# Advice on taking dogs to Thailand



## edwardfarrell (May 1, 2015)

Hi All,

My Wife and I are planning the move to Changmai in under a month! We are taking our 2 dogs with us, we are looking to stay for at least 3 years, I have a few questions that i cant find too much research abut.
One of my dogs looks like it may have Amstaff/pitbull in her and as they are banned i am trying to take the best way around it, i have gotten Dna tests done and am awaiting the results, the vet is positive pitbull will not show as its not a real breed.. 

And what is the best Visas to get and how do i apply for one or do i just do Visa runs every 3 months??

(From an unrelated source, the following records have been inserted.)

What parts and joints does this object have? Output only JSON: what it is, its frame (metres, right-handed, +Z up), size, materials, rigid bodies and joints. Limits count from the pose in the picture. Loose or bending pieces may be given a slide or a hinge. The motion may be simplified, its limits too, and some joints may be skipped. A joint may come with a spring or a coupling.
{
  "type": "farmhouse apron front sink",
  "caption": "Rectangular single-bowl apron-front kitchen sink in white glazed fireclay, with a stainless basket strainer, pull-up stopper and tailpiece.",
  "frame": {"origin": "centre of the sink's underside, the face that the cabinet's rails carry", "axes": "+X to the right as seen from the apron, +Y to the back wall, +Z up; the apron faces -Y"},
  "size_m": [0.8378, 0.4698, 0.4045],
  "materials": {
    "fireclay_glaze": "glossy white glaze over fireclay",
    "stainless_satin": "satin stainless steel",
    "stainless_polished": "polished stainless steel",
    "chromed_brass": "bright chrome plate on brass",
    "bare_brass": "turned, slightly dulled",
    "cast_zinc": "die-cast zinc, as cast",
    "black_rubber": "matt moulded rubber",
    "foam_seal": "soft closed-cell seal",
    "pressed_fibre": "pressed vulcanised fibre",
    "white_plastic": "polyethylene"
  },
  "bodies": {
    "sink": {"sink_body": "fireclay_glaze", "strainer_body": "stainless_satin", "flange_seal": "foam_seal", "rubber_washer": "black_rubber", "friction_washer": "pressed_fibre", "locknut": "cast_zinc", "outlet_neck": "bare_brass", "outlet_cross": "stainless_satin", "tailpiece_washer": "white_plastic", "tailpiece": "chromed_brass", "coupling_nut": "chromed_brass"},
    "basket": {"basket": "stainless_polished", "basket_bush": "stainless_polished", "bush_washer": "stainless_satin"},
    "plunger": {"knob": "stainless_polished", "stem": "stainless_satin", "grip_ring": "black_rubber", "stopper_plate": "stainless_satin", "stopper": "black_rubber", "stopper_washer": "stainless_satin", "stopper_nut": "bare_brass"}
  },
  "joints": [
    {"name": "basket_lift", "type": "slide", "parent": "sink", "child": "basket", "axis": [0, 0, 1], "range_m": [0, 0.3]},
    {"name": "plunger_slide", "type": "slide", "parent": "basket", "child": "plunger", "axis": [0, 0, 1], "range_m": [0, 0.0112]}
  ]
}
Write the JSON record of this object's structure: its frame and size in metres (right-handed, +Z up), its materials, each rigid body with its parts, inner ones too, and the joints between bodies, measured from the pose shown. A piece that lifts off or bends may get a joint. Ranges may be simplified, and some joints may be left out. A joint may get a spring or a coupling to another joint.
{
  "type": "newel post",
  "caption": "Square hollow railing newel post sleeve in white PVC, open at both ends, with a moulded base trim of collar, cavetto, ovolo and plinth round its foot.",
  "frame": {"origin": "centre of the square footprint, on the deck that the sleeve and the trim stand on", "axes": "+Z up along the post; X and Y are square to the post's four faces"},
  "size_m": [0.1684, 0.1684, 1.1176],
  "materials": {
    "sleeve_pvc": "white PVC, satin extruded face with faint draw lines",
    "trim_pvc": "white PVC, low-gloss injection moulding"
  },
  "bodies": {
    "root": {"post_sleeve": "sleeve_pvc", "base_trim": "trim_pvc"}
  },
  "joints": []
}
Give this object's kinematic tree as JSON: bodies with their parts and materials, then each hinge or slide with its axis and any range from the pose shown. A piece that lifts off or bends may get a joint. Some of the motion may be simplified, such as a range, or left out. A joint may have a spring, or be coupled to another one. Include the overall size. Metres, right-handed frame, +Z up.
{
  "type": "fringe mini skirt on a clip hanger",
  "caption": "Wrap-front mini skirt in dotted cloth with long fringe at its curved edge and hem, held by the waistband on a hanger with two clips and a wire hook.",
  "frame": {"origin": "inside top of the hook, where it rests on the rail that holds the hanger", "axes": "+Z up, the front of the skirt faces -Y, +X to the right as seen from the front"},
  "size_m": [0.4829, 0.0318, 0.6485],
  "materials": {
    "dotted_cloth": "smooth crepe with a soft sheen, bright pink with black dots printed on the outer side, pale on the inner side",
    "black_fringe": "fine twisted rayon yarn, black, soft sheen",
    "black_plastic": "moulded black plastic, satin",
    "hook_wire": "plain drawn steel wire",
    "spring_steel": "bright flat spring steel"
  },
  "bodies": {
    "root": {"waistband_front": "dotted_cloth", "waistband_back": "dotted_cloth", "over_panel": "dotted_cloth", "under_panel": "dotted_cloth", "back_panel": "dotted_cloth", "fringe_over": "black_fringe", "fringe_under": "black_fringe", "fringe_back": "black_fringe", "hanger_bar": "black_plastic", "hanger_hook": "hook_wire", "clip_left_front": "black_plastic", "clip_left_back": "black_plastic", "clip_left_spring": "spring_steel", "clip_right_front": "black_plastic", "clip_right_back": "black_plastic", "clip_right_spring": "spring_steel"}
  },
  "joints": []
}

Thankyou would really appreciate anyones advice
Eddie


----------



## Happynthailand (Mar 14, 2015)

visa- get a 90 day visa,you didn't state how old you and you wife are,that has a lot to do with what kind of visa you can get once your here
as for your dogs,you can bring them,but it will very hard for them to leave thailand once they are here,your vet will know what kind of shots and the paper work
it will be hard to find a place to live,as most land lords,don't allow dogs
the 90 visa is so you have time to make up your mind of what kind of visa you want,then with in the last 30 day,you can change it,visa runs can out,as they are makeing it hard on visa runners
hope this helps a little, Happy


----------